Quote exactly, and only, the lines of the material below from the line with "left_side_panel();" through the line with "if empty is".

● **DATA SHOWN**
########################################

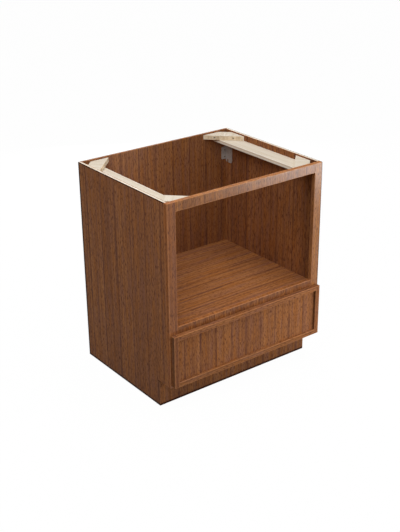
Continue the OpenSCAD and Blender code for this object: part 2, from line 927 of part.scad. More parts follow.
// A lever that turns on its own upright pin, with a rounded finger pad at its free end
module release_lever(side) {
    bar_l = lever_l - lever_pad_d / 2 + 1;
    color(zinc) hand(side) translate([open_x - lever_x, lever_y, base_z]) {
        translate([0, 0, lever_z]) linear_extrude(lever_t) {
            circle(d = lever_hub_d);
            translate([-lever_w / 2, 0]) square([lever_w, bar_l]);
            translate([-2, bar_l]) circle(d = lever_pad_d);
        }
        translate([0, 0, clip_z + 0.5]) cylinder(h = lever_pin_h, d = pivot_d);
    }
}

module left_release_lever() release_lever(-1);
module right_release_lever() release_lever(1);

// ---- Assembly ----

left_side_panel();
right_side_panel();
back_panel();
cabinet_floor();
microwave_shelf();
toe_kick_board();
left_stile();
right_stile();
top_rail();
middle_rail();
bottom_rail();
left_brace();
right_brace();
back_left_corner_block();
back_right_corner_block();
front_left_corner_block();
front_right_corner_block();
upper_left_bracket();
upper_right_bracket();
lower_left_bracket();
lower_right_bracket();
left_fixed_channel();
right_fixed_channel();
left_middle_member();
right_middle_member();
left_drawer_member();
right_drawer_member();
left_lower_ball_cage();
right_lower_ball_cage();
left_upper_ball_cage();
right_upper_ball_cage();
drawer_left_side();
drawer_right_side();
drawer_box_front();
drawer_box_back();
drawer_bottom();
front_left_stile();
front_right_stile();
front_top_rail();
front_bottom_rail();
front_panel();
front_bumpers();
left_locking_clip();
right_locking_clip();
left_release_lever();
right_release_lever();
corner_block_screws();
bracket_screws();
runner_screws();
drawer_front_screws();
clip_screws();
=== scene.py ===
"""A microwave base cabinet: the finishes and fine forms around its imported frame.

Everything is in metres, +Z up, the front towards -Y, the origin on the floor under the
middle of the cabinet. Boards, plates and screws are finer copies of the frame's nodes.
"""

from __future__ import annotations

import logging
import math
import random
from dataclasses import dataclass, replace
from enum import Enum
from typing import Any, Mapping, Sequence, Union

import bmesh
import bpy
from mathutils import Color, Matrix, Vector


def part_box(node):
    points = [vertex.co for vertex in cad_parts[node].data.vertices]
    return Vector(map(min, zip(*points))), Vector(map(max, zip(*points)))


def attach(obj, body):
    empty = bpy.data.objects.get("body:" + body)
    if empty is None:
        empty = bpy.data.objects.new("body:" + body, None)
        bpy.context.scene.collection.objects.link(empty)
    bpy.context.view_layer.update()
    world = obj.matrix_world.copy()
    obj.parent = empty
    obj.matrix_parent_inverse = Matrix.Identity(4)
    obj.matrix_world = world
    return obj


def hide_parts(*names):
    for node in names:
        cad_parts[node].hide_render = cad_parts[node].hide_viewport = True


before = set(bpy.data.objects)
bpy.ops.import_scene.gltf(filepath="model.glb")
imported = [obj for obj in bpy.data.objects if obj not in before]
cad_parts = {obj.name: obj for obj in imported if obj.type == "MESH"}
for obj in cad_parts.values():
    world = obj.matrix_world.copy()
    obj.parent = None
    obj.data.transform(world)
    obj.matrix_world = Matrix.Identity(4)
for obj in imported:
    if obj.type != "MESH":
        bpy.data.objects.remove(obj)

LOG = logging.getLogger("cabinet")
MM = 0.001
HALF = 0.5
UP = (0, 0, 1)
FORWARD = (0, -1, 0)
HANDS = ("left", "right")
LEVELS = ("upper", "lower")

# Meshes: points within WELD are one and faces within FLAT radians are flat, edges above CORNER are
# eased, shading breaks above CREASE, and a face with more than ROUND corners is a round end
WELD = 0.00001
FLAT = 0.01
CORNER = 0.7
EASE_STEPS = 3
CREASE = math.radians(35)
ROUND = 8

Socket = Union[int, str]
Material = bpy.types.Material
Span = tuple[float, float]
Triple = tuple[float, float, float]
Rgba = tuple[float, float, float, float]

WHITE: Rgba = (1.0, 1.0, 1.0, 1.0)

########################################

● **THE OUTPUT**
left_side_panel();
right_side_panel();
back_panel();
cabinet_floor();
microwave_shelf();
toe_kick_board();
left_stile();
right_stile();
top_rail();
middle_rail();
bottom_rail();
left_brace();
right_brace();
back_left_corner_block();
back_right_corner_block();
front_left_corner_block();
front_right_corner_block();
upper_left_bracket();
upper_right_bracket();
lower_left_bracket();
lower_right_bracket();
left_fixed_channel();
right_fixed_channel();
left_middle_member();
right_middle_member();
left_drawer_member();
right_drawer_member();
left_lower_ball_cage();
right_lower_ball_cage();
left_upper_ball_cage();
right_upper_ball_cage();
drawer_left_side();
drawer_right_side();
drawer_box_front();
drawer_box_back();
drawer_bottom();
front_left_stile();
front_right_stile();
front_top_rail();
front_bottom_rail();
front_panel();
front_bumpers();
left_locking_clip();
right_locking_clip();
left_release_lever();
right_release_lever();
corner_block_screws();
bracket_screws();
runner_screws();
drawer_front_screws();
clip_screws();
=== scene.py ===
"""A microwave base cabinet: the finishes and fine forms around its imported frame.

Everything is in metres, +Z up, the front towards -Y, the origin on the floor under the
middle of the cabinet. Boards, plates and screws are finer copies of the frame's nodes.
"""

from __future__ import annotations

import logging
import math
import random
from dataclasses import dataclass, replace
from enum import Enum
from typing import Any, Mapping, Sequence, Union

import bmesh
import bpy
from mathutils import Color, Matrix, Vector


def part_box(node):
    points = [vertex.co for vertex in cad_parts[node].data.vertices]
    return Vector(map(min, zip(*points))), Vector(map(max, zip(*points)))


def attach(obj, body):
    empty = bpy.data.objects.get("body:" + body)
    if empty is None:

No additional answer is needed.